Mehmet’in doğumu ve ikinci dünya savaşı

"Efendim, oğlunuz Mehmet ağabey ne zaman doğdu?"

"İkinci Dünya Savaşının başladığı gün bir oğlumuz oldu. Ben askerdim."

"Efendim, hazır askerlikten bahsettiniz; sizin için iki defa askerlik yaptığınızı büyüklerimiz bize söyledi bu nasıl oldu?"

"Dokuz ay sürecek yedek subaylığım İkinci Dünya Savaşından ötürü üç yıl sürdü. 1941'de terhis oldum. 1943'te yine bu savaşın getirdiği şartlardan dolayı ikinci defa askere çağrıldım.

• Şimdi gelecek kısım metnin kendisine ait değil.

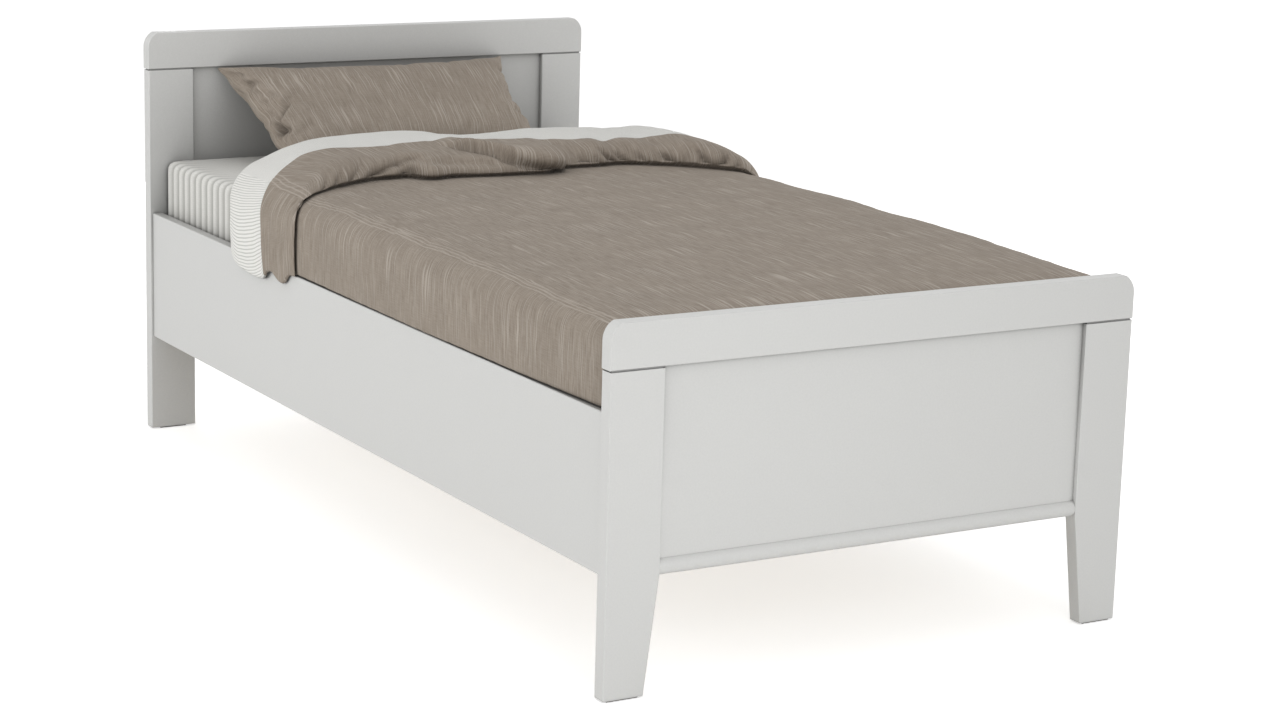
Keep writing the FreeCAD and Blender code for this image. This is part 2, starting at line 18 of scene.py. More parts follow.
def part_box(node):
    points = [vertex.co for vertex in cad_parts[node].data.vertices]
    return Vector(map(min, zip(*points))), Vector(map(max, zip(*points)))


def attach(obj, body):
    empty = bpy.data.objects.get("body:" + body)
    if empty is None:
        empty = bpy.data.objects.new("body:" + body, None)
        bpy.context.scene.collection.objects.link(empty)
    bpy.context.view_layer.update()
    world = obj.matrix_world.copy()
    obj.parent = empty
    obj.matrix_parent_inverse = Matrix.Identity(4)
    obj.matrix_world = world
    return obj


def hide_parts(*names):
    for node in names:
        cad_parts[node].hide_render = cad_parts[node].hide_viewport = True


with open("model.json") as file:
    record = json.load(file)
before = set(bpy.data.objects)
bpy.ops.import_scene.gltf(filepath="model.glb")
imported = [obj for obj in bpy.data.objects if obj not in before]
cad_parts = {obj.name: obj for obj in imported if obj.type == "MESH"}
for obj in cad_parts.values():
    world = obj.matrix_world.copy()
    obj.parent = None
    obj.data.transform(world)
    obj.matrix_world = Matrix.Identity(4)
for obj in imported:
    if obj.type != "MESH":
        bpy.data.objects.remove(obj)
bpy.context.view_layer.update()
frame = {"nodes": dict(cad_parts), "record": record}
nodes = frame["nodes"]

# %% Helpers for objects
scene = bpy.context.scene


def placed(name, data):
    """A new object in the scene that shows a camera, a lamp or a mesh."""
    made = bpy.data.objects.new(name, data)
    scene.collection.objects.link(made)
    return made


def mesh_of(bm, name):
    """A new mesh with the faces of a bmesh."""
    mesh = bpy.data.meshes.new(name)
    bm.to_mesh(mesh)
    return mesh


# %% [markdown]
# ## The camera
#
# The photograph was taken from beyond the foot of the bed, a little to its left and well above the
# mattress, with a long lens. The place and the three turns below come from fitting straight edges of
# the bed to the photograph, so the render has the same view.

# %% Camera
IMAGE_WIDTH = 1280
FOCAL_PIXELS = 2971.2
SENSOR = 36.0  # millimetres
camera_place = Vector((-2.85627, -5.07126, 1.62699))
yaw, pitch, roll = 0.53182, 0.22062, 0.02754  # radians

forward = Vector((math.sin(yaw) * math.cos(pitch), math.cos(yaw) * math.cos(pitch), -math.sin(pitch)))
level = Vector((math.cos(yaw), -math.sin(yaw), 0))
upward = level.cross(forward)
camera_right = level * math.cos(roll) + upward * math.sin(roll)
camera_up = upward * math.cos(roll) - level * math.sin(roll)

lens = bpy.data.cameras.new("camera")
lens.sensor_width = SENSOR
lens.lens = FOCAL_PIXELS / IMAGE_WIDTH * SENSOR
lens.clip_end = 200
camera = placed("camera", lens)
camera.matrix_world = Matrix((
    (camera_right.x, camera_up.x, -forward.x, camera_place.x),
    (camera_right.y, camera_up.y, -forward.y, camera_place.y),
    (camera_right.z, camera_up.z, -forward.z, camera_place.z),
    (0, 0, 0, 1),
))
scene.camera = camera
scene.view_settings.view_transform = "Standard"
print("Lens", round(lens.lens, 1), "mm")

# %% [markdown]
# ## Colours and nodes
#
# Colours are given as sRGB hex values, and Blender's shaders want linear ones, so one
# function turns the first into the second. A second function adds a node to a material and sets or
# links its inputs, which keeps each recipe below short enough to read. A recipe starts with an empty
# material and ends with its surface, which joins the shader to the output. Settings that many nodes
# share have a name. A Mix node for colours mixes its inputs 6 and 7 into output 2.

# %% Helpers for materials
def colour(code):
    """A linear colour from an sRGB hex value such as #D3D3D1."""
    parts = [int(code[i:i + 2], 16) / 255 for i in (1, 3, 5)]
    return tuple(c / 12.92 if c <= 0.04045 else ((c + 0.055) / 1.055) ** 2.4 for c in parts) + (1.0,)


def add(material, kind, settings=None, inputs=None):
    """Add one node with its settings and inputs: values, sockets, or nodes, whose first output is linked."""
    made = material.node_tree.nodes.new(kind)
    for name, value in (settings or {}).items():
        setattr(made, name, value)
    for socket, value in (inputs or {}).items():
        if isinstance(value, bpy.types.Node):
            value = value.outputs[0]
        if isinstance(value, bpy.types.NodeSocket):
            material.node_tree.links.new(value, made.inputs[socket])
        else:
            made.inputs[socket].default_value = value
    return made


COLOURS = {"data_type": "RGBA"}
DARKEN = {"data_type": "RGBA", "blend_type": "MULTIPLY"}
NUMBERS = {"data_type": "FLOAT"}
MULTIPLY_ADD = {"operation": "MULTIPLY_ADD"}
SMOOTH = {"interpolation_type": "SMOOTHSTEP"}


def empty_material(name):
    """A material without any nodes."""
    material = bpy.data.materials.new(name)
    material.use_nodes = True
    material.node_tree.nodes.clear()
    return material


def surface(material, inputs):
    """End a recipe: the shader, with its values and links, and the output that shows it."""
    shader = add(material, "ShaderNodeBsdfPrincipled", inputs=inputs)
    add(material, "ShaderNodeOutputMaterial", inputs={"Surface": shader})


def per_metre(millimetres):
    """The scale of a pattern whose features are that many millimetres apart."""
    return 1000 / millimetres


# %% [markdown]
# ## Studio
#
# The photograph is lit from all round: the front of the footboard and the side rail are equally
# bright, and the headboard is darker because it faces the taupe duvet and not the white floor. So a
# white surround gives most of the light here, over a floor of white paper that throws it back up.
# Five soft lamps fill in from the foot, both sides, above and behind the head. To the camera and in
# reflections the surround is plain white, whatever light it gives.

# %% Surround
ROOM_LIGHT = 0.54

world = bpy.data.worlds.new("studio")
scene.world = world
world.use_nodes = True
world.node_tree.nodes.clear()
ray = add(world, "ShaderNodeLightPath").outputs
seen = add(world, "ShaderNodeMath", {"operation": "MAXIMUM"},
           {0: ray["Is Camera Ray"], 1: ray["Is Glossy Ray"]})
seen = add(world, "ShaderNodeMath", {"operation": "MAXIMUM"}, {0: seen, 1: ray["Is Transmission Ray"]})
room = add(world, "ShaderNodeBackground", inputs={"Color": colour("#FFFFFF"), "Strength": ROOM_LIGHT})
backdrop = add(world, "ShaderNodeBackground", inputs={"Color": colour("#FFFFFF"), "Strength": 1.0})
surround = add(world, "ShaderNodeMixShader", inputs={0: seen, 1: room, 2: backdrop})
add(world, "ShaderNodeOutputWorld", inputs={"Surface": surround})

# %% Floor
FLOOR_REACH = 40  # from the middle to its edge, which is then out of sight
FLOOR_GLOW = 0.55  # added for the camera alone, so that the paper looks white and still takes a shadow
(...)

Bu güç günlerde eşim sahici bir sanatçı olmasa idi ve birbirimizi sonuna kadar desteklemeseydik, zor dayanırdık."

"Efendim, akademi hayatınız, yani öğretmenlik hayatınız nasıl başladı?"

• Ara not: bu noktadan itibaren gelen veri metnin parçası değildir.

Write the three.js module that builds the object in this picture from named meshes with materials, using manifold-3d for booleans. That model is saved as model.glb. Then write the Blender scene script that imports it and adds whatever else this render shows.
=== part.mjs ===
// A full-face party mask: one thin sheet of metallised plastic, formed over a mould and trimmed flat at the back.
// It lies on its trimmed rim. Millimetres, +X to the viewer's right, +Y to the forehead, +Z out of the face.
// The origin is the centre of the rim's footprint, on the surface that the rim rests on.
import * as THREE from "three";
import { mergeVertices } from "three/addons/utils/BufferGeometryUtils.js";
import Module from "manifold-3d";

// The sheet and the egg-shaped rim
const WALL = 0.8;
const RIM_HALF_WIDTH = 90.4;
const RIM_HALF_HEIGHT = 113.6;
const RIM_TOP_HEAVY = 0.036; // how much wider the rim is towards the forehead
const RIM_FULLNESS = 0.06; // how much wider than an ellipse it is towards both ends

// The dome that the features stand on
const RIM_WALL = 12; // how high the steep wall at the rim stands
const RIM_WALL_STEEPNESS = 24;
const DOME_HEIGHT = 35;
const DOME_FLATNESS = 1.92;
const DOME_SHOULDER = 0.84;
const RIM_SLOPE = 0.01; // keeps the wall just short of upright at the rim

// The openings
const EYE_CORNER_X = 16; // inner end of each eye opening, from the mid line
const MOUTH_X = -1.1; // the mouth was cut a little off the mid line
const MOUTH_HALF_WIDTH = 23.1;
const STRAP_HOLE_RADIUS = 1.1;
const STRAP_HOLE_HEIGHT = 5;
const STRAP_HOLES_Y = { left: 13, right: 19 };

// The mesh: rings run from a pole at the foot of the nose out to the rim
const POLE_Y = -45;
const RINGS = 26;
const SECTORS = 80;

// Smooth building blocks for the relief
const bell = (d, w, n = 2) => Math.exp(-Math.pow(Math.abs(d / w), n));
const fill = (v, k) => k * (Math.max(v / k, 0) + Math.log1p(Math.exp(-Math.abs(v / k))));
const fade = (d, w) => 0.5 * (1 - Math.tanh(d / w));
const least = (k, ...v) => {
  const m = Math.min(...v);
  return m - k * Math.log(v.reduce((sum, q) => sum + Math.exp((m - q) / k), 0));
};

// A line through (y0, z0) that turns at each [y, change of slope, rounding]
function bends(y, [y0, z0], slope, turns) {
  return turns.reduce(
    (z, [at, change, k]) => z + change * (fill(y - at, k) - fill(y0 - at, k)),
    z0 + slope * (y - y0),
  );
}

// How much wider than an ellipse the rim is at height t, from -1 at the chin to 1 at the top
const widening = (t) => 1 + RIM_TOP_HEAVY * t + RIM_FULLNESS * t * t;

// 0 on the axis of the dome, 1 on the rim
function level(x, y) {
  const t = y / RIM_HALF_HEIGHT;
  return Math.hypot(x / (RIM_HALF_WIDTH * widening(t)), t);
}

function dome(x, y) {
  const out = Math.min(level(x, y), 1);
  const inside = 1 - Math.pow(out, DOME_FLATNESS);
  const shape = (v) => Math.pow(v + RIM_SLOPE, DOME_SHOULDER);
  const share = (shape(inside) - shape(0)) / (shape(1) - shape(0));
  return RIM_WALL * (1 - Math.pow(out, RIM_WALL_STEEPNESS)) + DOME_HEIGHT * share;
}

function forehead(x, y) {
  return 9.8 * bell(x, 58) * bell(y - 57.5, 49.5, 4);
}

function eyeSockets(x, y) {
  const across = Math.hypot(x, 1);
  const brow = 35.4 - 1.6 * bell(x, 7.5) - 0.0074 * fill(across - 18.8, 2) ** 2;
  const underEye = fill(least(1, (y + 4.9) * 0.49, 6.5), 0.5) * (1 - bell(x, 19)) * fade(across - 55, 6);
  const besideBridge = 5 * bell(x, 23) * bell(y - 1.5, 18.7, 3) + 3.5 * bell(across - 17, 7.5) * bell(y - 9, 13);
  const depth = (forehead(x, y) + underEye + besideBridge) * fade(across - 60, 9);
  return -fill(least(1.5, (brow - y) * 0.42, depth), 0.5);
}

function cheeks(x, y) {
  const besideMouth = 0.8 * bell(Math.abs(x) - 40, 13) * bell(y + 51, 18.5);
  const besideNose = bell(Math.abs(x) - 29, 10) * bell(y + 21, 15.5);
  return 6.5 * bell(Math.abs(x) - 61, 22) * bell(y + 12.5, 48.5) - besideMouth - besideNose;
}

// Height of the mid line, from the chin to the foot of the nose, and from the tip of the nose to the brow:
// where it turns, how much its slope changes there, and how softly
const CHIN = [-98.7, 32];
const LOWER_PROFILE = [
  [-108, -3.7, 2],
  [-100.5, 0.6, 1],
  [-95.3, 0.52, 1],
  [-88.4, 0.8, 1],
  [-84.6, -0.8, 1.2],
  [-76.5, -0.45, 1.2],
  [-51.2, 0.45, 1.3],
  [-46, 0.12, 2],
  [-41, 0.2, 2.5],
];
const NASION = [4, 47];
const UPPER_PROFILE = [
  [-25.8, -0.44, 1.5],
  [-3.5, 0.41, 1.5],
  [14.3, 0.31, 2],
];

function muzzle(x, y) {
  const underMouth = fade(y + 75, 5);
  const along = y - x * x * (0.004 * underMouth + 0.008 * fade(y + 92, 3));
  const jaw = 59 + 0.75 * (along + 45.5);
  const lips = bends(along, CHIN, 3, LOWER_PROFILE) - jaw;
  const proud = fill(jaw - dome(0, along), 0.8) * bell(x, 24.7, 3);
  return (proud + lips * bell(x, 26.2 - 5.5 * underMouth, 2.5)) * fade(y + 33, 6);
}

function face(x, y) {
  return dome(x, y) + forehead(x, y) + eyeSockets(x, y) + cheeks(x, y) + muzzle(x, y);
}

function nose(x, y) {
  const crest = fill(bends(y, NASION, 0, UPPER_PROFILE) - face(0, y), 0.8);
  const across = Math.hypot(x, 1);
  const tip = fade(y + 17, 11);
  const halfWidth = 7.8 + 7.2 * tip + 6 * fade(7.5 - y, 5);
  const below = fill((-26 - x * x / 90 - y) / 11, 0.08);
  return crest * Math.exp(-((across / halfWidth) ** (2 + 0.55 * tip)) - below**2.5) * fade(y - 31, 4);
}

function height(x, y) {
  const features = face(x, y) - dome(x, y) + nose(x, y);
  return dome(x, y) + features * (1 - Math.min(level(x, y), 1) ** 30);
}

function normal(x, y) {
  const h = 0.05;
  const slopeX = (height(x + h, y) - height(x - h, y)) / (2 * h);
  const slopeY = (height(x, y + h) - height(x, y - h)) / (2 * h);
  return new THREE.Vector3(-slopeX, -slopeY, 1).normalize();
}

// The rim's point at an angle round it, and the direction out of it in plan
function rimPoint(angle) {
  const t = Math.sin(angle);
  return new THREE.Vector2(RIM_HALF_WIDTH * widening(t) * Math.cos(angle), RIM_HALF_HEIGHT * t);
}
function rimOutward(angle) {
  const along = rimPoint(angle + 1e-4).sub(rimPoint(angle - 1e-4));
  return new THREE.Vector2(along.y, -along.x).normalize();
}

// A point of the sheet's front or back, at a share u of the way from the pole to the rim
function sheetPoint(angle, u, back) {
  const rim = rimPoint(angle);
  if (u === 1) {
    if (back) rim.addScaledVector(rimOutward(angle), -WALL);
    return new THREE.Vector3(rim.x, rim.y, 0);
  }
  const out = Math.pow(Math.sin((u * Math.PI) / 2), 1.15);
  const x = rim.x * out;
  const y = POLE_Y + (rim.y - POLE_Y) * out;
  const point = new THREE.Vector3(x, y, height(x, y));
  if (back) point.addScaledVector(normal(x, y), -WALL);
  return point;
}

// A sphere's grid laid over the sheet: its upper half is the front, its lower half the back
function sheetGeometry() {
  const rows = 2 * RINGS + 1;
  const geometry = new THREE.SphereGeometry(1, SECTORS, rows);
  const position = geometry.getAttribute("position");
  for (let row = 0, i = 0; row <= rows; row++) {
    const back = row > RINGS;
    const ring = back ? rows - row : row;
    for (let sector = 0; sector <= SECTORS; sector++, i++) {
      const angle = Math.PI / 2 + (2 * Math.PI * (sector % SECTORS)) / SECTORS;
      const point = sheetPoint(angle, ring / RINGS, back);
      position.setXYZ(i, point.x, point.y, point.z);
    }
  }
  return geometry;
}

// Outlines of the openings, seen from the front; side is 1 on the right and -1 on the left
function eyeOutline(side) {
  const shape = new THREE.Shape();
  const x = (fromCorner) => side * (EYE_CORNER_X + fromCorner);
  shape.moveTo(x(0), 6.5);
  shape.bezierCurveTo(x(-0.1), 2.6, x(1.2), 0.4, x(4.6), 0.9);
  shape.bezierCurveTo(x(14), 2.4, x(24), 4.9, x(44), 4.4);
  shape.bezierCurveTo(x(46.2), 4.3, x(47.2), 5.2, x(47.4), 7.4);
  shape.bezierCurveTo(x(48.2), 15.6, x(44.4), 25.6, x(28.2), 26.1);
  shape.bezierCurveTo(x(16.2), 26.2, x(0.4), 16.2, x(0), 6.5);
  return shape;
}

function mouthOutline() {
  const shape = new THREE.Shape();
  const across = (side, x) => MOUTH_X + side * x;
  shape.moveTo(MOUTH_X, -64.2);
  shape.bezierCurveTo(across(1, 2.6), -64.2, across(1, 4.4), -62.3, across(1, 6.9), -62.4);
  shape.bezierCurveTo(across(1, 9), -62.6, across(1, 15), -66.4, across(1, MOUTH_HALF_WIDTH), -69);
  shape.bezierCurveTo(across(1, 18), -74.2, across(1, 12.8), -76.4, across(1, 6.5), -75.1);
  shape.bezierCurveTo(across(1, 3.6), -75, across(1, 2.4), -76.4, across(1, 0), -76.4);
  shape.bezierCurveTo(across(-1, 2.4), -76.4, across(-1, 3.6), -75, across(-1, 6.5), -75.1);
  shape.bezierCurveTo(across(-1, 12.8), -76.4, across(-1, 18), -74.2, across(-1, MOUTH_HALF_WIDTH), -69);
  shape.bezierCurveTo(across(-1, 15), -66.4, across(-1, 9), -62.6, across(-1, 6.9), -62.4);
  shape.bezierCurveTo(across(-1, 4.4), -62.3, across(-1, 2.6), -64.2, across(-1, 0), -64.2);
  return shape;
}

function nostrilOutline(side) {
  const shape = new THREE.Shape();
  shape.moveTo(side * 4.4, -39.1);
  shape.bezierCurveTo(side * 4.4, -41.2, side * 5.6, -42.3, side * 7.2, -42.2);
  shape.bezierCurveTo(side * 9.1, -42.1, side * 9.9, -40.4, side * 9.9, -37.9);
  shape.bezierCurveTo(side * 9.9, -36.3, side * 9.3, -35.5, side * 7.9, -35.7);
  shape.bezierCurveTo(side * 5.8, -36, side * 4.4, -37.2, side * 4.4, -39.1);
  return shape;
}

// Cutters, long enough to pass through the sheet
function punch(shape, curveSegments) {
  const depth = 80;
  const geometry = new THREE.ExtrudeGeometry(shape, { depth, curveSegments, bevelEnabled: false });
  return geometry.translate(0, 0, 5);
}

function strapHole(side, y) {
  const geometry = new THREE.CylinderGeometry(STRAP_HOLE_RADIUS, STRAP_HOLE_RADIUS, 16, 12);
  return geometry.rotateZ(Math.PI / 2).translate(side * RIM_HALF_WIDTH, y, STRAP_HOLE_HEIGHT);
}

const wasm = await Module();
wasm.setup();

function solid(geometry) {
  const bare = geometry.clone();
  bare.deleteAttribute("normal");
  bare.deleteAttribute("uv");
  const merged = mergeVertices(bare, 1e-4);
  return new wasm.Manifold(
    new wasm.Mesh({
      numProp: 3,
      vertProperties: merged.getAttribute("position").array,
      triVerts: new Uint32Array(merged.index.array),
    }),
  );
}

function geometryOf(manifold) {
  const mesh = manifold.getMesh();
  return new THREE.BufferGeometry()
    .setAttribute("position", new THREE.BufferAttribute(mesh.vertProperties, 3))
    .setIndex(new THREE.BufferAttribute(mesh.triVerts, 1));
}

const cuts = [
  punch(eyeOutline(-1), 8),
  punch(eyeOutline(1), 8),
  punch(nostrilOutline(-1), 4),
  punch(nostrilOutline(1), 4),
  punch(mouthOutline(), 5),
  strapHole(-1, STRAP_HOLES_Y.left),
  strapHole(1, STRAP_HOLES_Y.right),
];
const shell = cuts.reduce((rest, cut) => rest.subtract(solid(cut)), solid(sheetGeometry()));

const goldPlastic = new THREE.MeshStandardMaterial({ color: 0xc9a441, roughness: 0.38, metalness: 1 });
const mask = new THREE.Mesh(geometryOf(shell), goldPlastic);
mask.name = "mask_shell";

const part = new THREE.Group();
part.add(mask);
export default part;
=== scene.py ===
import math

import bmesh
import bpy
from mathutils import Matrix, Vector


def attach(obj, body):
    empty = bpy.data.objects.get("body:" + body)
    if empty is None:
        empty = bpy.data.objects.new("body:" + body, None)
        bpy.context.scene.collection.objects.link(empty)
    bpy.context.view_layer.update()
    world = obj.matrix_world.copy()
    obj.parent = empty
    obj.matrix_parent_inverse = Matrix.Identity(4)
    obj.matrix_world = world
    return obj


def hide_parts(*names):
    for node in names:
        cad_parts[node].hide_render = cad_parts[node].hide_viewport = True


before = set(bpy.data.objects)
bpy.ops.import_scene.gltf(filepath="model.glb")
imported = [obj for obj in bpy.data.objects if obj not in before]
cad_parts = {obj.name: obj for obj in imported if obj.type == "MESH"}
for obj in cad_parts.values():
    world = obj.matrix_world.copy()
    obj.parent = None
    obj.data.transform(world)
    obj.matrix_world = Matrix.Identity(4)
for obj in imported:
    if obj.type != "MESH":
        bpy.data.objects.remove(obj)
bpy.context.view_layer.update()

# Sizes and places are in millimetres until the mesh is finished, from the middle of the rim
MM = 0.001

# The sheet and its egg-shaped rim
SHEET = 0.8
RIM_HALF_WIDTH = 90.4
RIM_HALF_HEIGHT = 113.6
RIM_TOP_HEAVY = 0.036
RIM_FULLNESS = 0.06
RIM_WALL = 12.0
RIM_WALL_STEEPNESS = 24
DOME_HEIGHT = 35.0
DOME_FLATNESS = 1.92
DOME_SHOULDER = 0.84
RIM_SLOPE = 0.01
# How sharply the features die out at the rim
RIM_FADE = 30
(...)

"1936'da Akademi Resim Bölümünün başına getirilen Leopold Levy'nin bir kolu bendim, bir kolu Cemal Tollu. On üç sene beraber çalıştık. Levy, yüzde yüz namuslu bir insan ve iyi bir ressamdı. Bizim kuşakta büyük etkisi olmuştur. Bu etki öğretmen olarak çok işime yaradı. Öğrencilerim de bundan faydalandı."

"Öğretmenliğin verdiği bir hızla yazı hayatına bağlandım. Çeşitli dergi ve günlük gazetelerde dört beş kitap dolusu yazım çıktı. Bunların en az yarısı akademideki derslerimdi. Ama bu arada bir taraftan resim yapıp bir taraftan öğretmenlik, bir yandan da günlük gazetelere makale yetiştirirken, araya şiir karışıyordu."

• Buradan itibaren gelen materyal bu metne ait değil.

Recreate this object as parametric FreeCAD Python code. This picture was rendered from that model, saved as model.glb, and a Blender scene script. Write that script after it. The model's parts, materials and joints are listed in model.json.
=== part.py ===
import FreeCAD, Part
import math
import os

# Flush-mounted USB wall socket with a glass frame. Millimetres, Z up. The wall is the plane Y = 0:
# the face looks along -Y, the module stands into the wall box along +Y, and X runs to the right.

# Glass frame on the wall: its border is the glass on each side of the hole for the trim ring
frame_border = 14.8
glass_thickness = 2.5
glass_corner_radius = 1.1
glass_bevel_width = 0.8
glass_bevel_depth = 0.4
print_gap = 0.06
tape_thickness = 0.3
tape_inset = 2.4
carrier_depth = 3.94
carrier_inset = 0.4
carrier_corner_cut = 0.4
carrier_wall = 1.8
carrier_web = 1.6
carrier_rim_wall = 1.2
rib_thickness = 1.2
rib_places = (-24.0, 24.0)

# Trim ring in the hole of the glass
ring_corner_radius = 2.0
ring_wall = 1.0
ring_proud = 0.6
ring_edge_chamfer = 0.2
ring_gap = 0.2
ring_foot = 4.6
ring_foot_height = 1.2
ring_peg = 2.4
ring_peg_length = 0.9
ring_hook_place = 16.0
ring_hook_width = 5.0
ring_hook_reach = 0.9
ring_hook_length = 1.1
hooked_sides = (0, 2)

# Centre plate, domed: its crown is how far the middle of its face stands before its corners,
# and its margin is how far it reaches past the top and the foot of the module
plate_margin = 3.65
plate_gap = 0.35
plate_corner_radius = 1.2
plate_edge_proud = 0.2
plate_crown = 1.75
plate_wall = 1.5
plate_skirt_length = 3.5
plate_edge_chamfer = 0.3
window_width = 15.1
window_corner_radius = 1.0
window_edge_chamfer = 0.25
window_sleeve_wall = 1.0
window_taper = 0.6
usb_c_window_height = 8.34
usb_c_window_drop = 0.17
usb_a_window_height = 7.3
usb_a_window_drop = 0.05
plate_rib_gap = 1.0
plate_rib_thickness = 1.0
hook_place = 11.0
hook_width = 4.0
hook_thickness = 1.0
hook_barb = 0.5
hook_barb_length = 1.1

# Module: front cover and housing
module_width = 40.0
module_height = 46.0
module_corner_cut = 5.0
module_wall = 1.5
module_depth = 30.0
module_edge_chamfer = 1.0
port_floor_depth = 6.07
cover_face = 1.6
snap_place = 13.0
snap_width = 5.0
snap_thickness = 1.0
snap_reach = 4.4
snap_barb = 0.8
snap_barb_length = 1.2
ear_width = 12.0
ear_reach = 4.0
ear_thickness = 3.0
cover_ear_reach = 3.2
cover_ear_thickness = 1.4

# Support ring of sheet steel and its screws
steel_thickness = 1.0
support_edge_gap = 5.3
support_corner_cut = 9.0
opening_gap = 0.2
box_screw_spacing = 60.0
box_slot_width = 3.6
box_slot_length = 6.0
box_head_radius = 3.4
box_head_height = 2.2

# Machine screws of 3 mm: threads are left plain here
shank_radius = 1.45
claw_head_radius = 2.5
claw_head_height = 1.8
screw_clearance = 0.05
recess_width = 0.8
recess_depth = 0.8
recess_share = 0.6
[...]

"Efendim, merak ediyorum. Sizin zamanınızda akademide Türkçe kitap var mıydı?"

"Akademi, Burhan Toprak zamanında beş on kitap yüzü görmüş, yalnız onun zoruyla bazı hocalar kitap yazmaya başlamışlardı. Bizden sonra yetişen kuşak Bruno Taut'ın Türkçe çıkan kitabını, Cahit Sıtkı ile Muhip Dranas'ın birlikte çevirdikleri Fransız Resim Sanatı kitaplarını unutmazlar."

Yazılan ilk kitap

"Efendim, o ara sizin payınıza kitap düşmedi mi?"

"Evet, benim payıma da kıymetli ressam, sevgili hocamız Nazmi Ziya üzerine bir kitap yazmak düştü. O yıl tatilde eşimle Romanya'ya gidecektik. Burhan Toprak bu kitaba öylesine sarıldı ki yazmasam aramızda muhakkak bir soğukluk çıkacaktı. Bereket versin üstad Nazmi Ziya o kadar efendi ve her bakımdan cömertti ki işimi yarı yarıya kolaylaştırdı."

"Kitabın ilk hazırlıklarını gören Toprak, çocuk gibi sevindi! 'Bunun hemen arkasından 'Çallı yazacaksın!' diyerek 1938 yaz tatiline de kancayı taktı."

"Yazdıklarınızı çok beğenmiş ki hemen ikinci kitabı size yazdırmak istemiş!"

"Hiç unutmam, bir yandan Devlet Matbaasında Nazmi Ziya kitabını izliyor, bir yandan da akademide açılacak sergisini düzenliyorduk. Ne hazin rastlantıdır ki fırından çıkmış taze ekmek taşıyanların sevinciyle kitabı hocaya götürdüm."